In 2006, a man received a $250,000 bonus that was worth over $155,000 after taxes. In 2007, he filed for divorce from his wife and gave her nearly half of the after-tax amount. Days later, the wife signed an agreement saying that the money was community property and that he would claim the entire bonus on his tax return. The man then claimed a $127,000 alimony payment on an amended 2007 joint return filed with a new spouse.
However, the IRS challenged the deduction, and the U.S. Tax Court agreed with the IRS. It found that the payment was mentioned in a divorce or separation instrument. It also found that the payment was never part of an order related to the divorce agreement or part of a written separation agreement. In addition to meeting those two requirements, a payment is generally not considered to be alimony if the parties to the payment are living in the same household.

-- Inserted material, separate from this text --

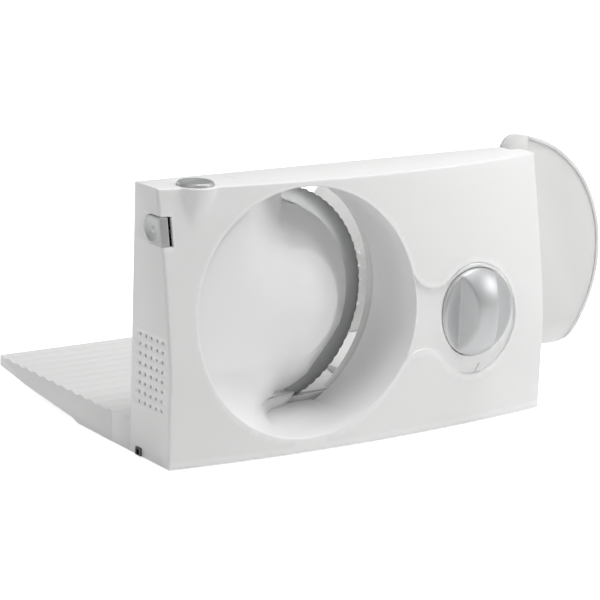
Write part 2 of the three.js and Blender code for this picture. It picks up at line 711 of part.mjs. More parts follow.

A payment is also generally not considered to be alimony if the obligation to pay doesn’t end when the recipient dies. Determining whether or not a payment is considered to be alimony can have an impact on a person’s tax return. Payments made are generally considered to be a tax write-off while payments received are generally considered to be income.
People who are considering going through the divorce process may find it advisable to have legal counsel. An attorney can talk more about common issues such as property division and alimony. If a prenuptial agreement exists, it may determine if a person is entitled to support and how much that person will receive.